3. Turn off water, let water settle, and gently lay the fleece on the water
If you have an extra large fleece, you may have to gently pull it apart and wash it in two segments. VERY GENTLY push the fiber down into the water to submerge it. 
4. Let soak/Fill rinse tub.
I let my fleece soak for about half an hour. During this time I am filling my next tub/pool with hot water. Do NOT add detergent to the second tub, which is the rinse tub.  
5. Gently remove fiber from first tub.
To do this, I lift a small section of the fleece up out of the tub and ever so gently squeeze the water out, making sure I don't wring it or twist it in any way - agitation causes felting. I kind of make a sandwich out of it with one hand on top and one hand on the bottom and press. This is the hardest part of the process because the wet fleece is heavy.

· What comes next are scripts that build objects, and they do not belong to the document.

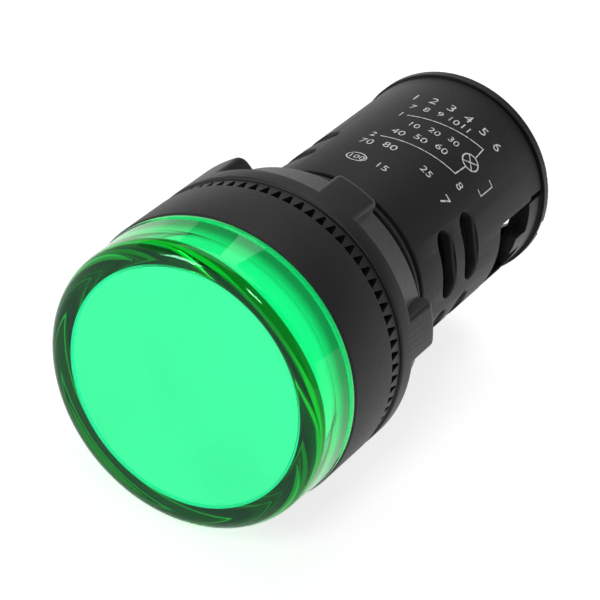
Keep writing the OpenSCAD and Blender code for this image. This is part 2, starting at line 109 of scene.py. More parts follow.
def tint(base: Colour, gain: float, lift: float = 0.0) -> Colour:
    """Multiplies a linear colour and adds to it, up to full."""
    return tuple(min(1.0, c * gain + lift) for c in base[:3]) + (1.0,)


class Nodes:
    """A node tree, and short ways to add nodes to it."""

    def __init__(self, tree: bpy.types.NodeTree) -> None:
        """Takes the tree of a material, a world or a Geometry Nodes group, and clears it."""
        self.tree = tree
        tree.nodes.clear()

    def add(self, kind: str, settings: dict | None = None, links: dict | None = None) -> bpy.types.Node:
        """Adds a node with its settings and its incoming links.

        Args:
            kind: the node's type name.
            settings: values by input name, input number or attribute name.
            links: the sockets that feed inputs, by input name or number.

        Returns:
            The new node.
        """
        node = self.tree.nodes.new(kind)
        known = node.bl_rna.properties.keys()
        for name, value in sorted((settings or {}).items(), key=lambda item: item[0] not in known):
            if name in known:
                setattr(node, name, value)
            else:
                node.inputs[name].default_value = value
        for name, source in (links or {}).items():
            self.tree.links.new(source, node.inputs[name])
        return node

    def get(self, output: str | int, kind: str, settings: dict | None = None, links: dict | None = None) -> Socket:
        """Adds a node, as add does, and returns one of its outputs."""
        return self.add(kind, settings, links).outputs[output]

    def math(self, way: str, a: Socket | float, b: Socket | float) -> Socket:
        """Works one number out of two, each of which is a socket or a plain number."""
        fixed = {i: v for i, v in enumerate((a, b)) if isinstance(v, (int, float))}
        fed = {i: v for i, v in enumerate((a, b)) if i not in fixed}
        return self.get("Value", "ShaderNodeMath", {"operation": way, **fixed}, fed)

    def vector(self, **axes: Socket) -> Socket:
        """Joins numbers into a vector, by the axes X, Y and Z."""
        return self.get("Vector", "ShaderNodeCombineXYZ", links=axes)


class Paint(Nodes):
    """The node tree of one material, with patterns measured in mm over the piece itself."""

    def __init__(self, name: str) -> None:
        """Makes an empty node material of this name."""
        self.material = bpy.data.materials.new(name)
        self.material.use_nodes = True
        super().__init__(self.material.node_tree)

    @cached_property
    def place(self) -> Socket:
        """The piece's own coordinates."""
        return self.get("Object", "ShaderNodeTexCoord")

    def noise(self, size_mm: float, detail: float = 2.0, place: Socket | None = None, **more: float) -> Socket:
        """Adds a noise by the size of its spots; place stands in for the piece's own coordinates."""
        settings = {"Scale": 1 / (size_mm * MM), "Detail": detail, **more}
        return self.get("Fac", "ShaderNodeTexNoise", settings, {"Vector": self.place if place is None else place})

    def map(self, source: Socket, from_low: float, from_high: float, low: float, high: float) -> Socket:
        """Maps one range of a number on to another, and stops at its ends."""
        ends = {"From Min": from_low, "From Max": from_high, "To Min": low, "To Max": high}
        return self.get("Result", "ShaderNodeMapRange", ends, {"Value": source})

    def spread(self, noise: Socket, low: float, high: float) -> Socket:
        """Spreads a noise over a range."""
        return self.map(noise, NOISE_LOW, NOISE_HIGH, low, high)

    def ramp(self, source: Socket, stops: list[tuple[float, Colour]]) -> Socket:
        """Adds a Color Ramp with a position and a linear colour for each stop, from low to high."""
        node = self.add("ShaderNodeValToRGB", links={"Fac": source})
        elements = node.color_ramp.elements
        while len(elements) < len(stops):
            elements.new(0.5)
        for element, (position, colour) in zip(elements, stops):
            element.position = position
            element.color = colour
        return node.outputs["Color"]

    def mix(self, settings: dict, links: dict) -> Socket:
        """Mixes two colours, at inputs 6 and 7."""
        return self.get(2, "ShaderNodeMix", {"data_type": "RGBA", **settings}, links)

    def soft_edges(self, radius_mm: float) -> Socket:
        """Gives the normal of the piece with its edges rounded."""
        return self.get("Normal", "ShaderNodeBevel", {"samples": 4, "Radius": radius_mm * MM})

    def relief(self, height: Socket, depth_mm: float, strength: float, **normal: Socket) -> Socket:
        """Gives the normal of a surface with a pattern raised on it; Normal is the one below it."""
        settings = {"Strength": strength, "Distance": depth_mm * MM}
        return self.get("Normal", "ShaderNodeBump", settings, {"Height": height, **normal})

    def end(self, **ends: Socket) -> Material:
        """Adds the output with its Surface and Volume, and returns the material."""
        self.add("ShaderNodeOutputMaterial", links=ends)
        return self.material

    def coat(self, settings: dict, links: dict, **inside: Socket) -> Material:
        """Ends the tree with a Principled shader as its Surface, and returns the material."""
        return self.end(Surface=self.get("BSDF", "ShaderNodeBsdfPrincipled", settings, links), **inside)


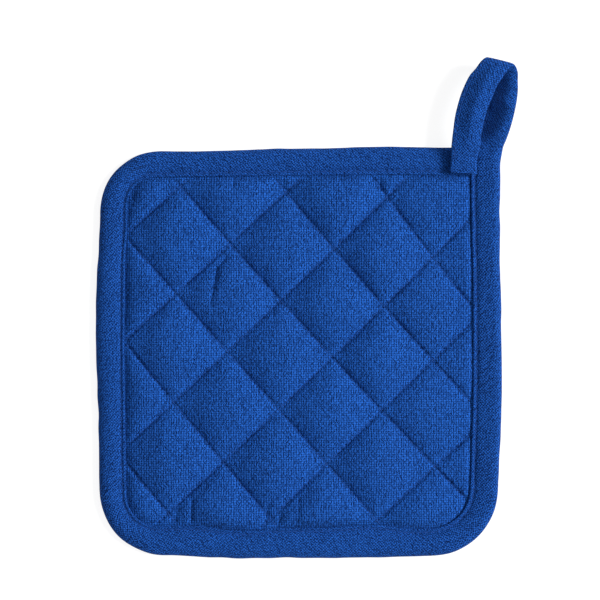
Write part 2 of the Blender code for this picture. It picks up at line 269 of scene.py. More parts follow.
# Sewing thread
STITCH = 3.2  # length of a stitch
STITCH_SHARE = 0.86  # of it that shows between two needle holes
THREAD = 0.19  # radius
THREAD_LIFT = 0.12
THREAD_SIDES = 6
STITCH_CLEARANCE = 0.3  # quilting stitches keep this far inside the tape's folded edge
STITCH_LEVEL = 0.5  # how far a stitch evens out the face under it
STITCH_PROFILE = (
    # share of the stitch, height, radius share
    (0.00, -0.22, 0.6),
    (0.14, 0.02, 0.95),
    (0.50, 0.10, 1.0),
    (0.86, 0.02, 0.95),
    (1.00, -0.22, 0.6),
)

# Weave
COTTON_PITCH = (1.22, 1.12)  # from thread to thread, across the warp and across the weft
TAPE_PITCH = (1.04, 1.04)
BIAS = math.radians(45)
WEAVE_DEPTH = 0.00018
THREAD_HIGH = (0.55, 0.45)  # a thread's middle height, and how far it goes over and under
THREAD_MIDDLE = 0.62  # height that is neither lit nor shaded
DRIFT_SCALE = 0.09  # noise scales are for each millimetre
PATCH_SCALE = 0.035
SLUB_SCALE = 0.16  # along a thread
SLUB_APART = 7.31  # how far apart two threads' slubs are taken
FIBRE = 0.52  # size of the specks
FIBRE_EDGE = 0.8  # how far a speck darkens what lies beside it

# Colours, linear
COTTON = ((0.0001, 0.006, 0.045), (0.0165, 0.115, 0.510))
TAPE = ((0.0003, 0.008, 0.055), (0.0165, 0.112, 0.500))
SEWING_THREAD = ((0.005, 0.036, 0.180), (0.014, 0.085, 0.370))
FLOOR = (0.25, 0.25, 0.25)

# Floor and light
FLOOR_REACH = 3.0
FLOOR_LEVEL = -0.0001
FLOOR_GLOW = 0.85
DAYLIGHT = 0.42
DAYLIGHT_RIGHTWARD = 0.6  # how much brighter it is from the right, and darker from the left
LAMP_PLACE = (2.1, 0.3, 1.65)
LAMP_SIZE = 0.7
LAMP_POWER = 83.0
OVERHEAD_PLACE = (0.0, -0.035, 1.3)
OVERHEAD_SPREAD = math.radians(17)
OVERHEAD_SOFTNESS = 0.2
OVERHEAD_POWER = 12.0

# The view: straight down from above the middle of the frame
CAMERA_PLACE = (0.00064, 0.02607, 0.8197)
LENS = 100.0
SENSOR = 36.0

FIELD = 320.0  # noise fields cover this far each way from the origin


def blend(a, b, share):
    return a + (b - a) * share


def ease(value):
    """0 below 0, 1 above 1, and a smooth step between."""
    t = np.clip(value, 0.0, 1.0)
    return t * t * (3 - 2 * t)


def smooth_at(values, share):
    """Values at shares of the way along evenly spaced rows, on a smooth curve through them."""
    values = np.asarray(values, float)
    place = np.clip(np.asarray(share, float), 0.0, 1.0) * (len(values) - 1)
    i = np.minimum(place.astype(int), len(values) - 2)
    t = (place - i).reshape(place.shape + (1,) * (values.ndim - 1))
    before, a, b, after = (values[np.clip(i + k, 0, len(values) - 1)] for k in (-1, 0, 1, 2))
    return 0.5 * (2 * a + (b - before) * t + (2 * before - 5 * a + 4 * b - after) * t**2
                  + (3 * a - before - 3 * b + after) * t**3)


def noise(x, y, size, seed):
    """Smooth uneven values from -1 to 1, the same each time, in patches of the given size."""
    count = int(3 * FIELD / size) + 3
    grid = np.random.default_rng(seed).uniform(-1, 1, (count, count))
    u, v = (np.asarray(x) + FIELD) / size, (np.asarray(y) + FIELD) / size
    i = np.clip(u.astype(int), 0, count - 2)
    j = np.clip(v.astype(int), 0, count - 2)
    a, b = ease(u - i), ease(v - j)
    return blend(blend(grid[i, j], grid[i + 1, j], a), blend(grid[i, j + 1], grid[i + 1, j + 1], a), b)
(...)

Once the piece is fairly squeezed out, I place it on the tarp or in an empty pool and take another piece and squeeze.
6.Place in rinse tub. 
After the entire fleece has been removed from the sudsy tub, I place the fleece pieces in the rinse tub in the same manner - place on top of water and gently push it down to submerge. Let soak for about half an hour.
7. Empty dirty pool and refill
 with hot sudsy water, same as the first filling. You may need to hose off your tarp as well. 
This will give you an idea of how dirty the wool can be after the first sudsy soak. I am always amazed at how the second sudsy soak is enough to get it clean. Rarely do I have to go a third time round. This photo shows that there are two fleeces being washed simultaneously, keeping me on my toes. Now, on to the next steps....
8. Remove fleece from rinse pool
in the same manner as it was removed from the sudsy pool: gently squeeze out water in fleece segments and place on tarp. 
9. Repeat wash, and rinse.
I have never had to wash and rinse my sheep's wool more than twice. I have had to wash wool that has come from another farm more than twice. When there is no more dirt in the water, you are done. You may still have lanolin (you'll feel it) and the water may be a little cloudy from that but it won't be dirty. I don't mind some lanolin left in. 
10. Lay out to dry.
Lay out the wool to dry in an area where it won't blow away or get soiled. Don't let it get rained on as this can cause it to felt. Turn it over a couple times a day. You can bring it inside and lay it out on towels after the majority of the water has dripped away.  Don't forget to fluff it and turn it!
Once it's dry, you're ready for picking and carding.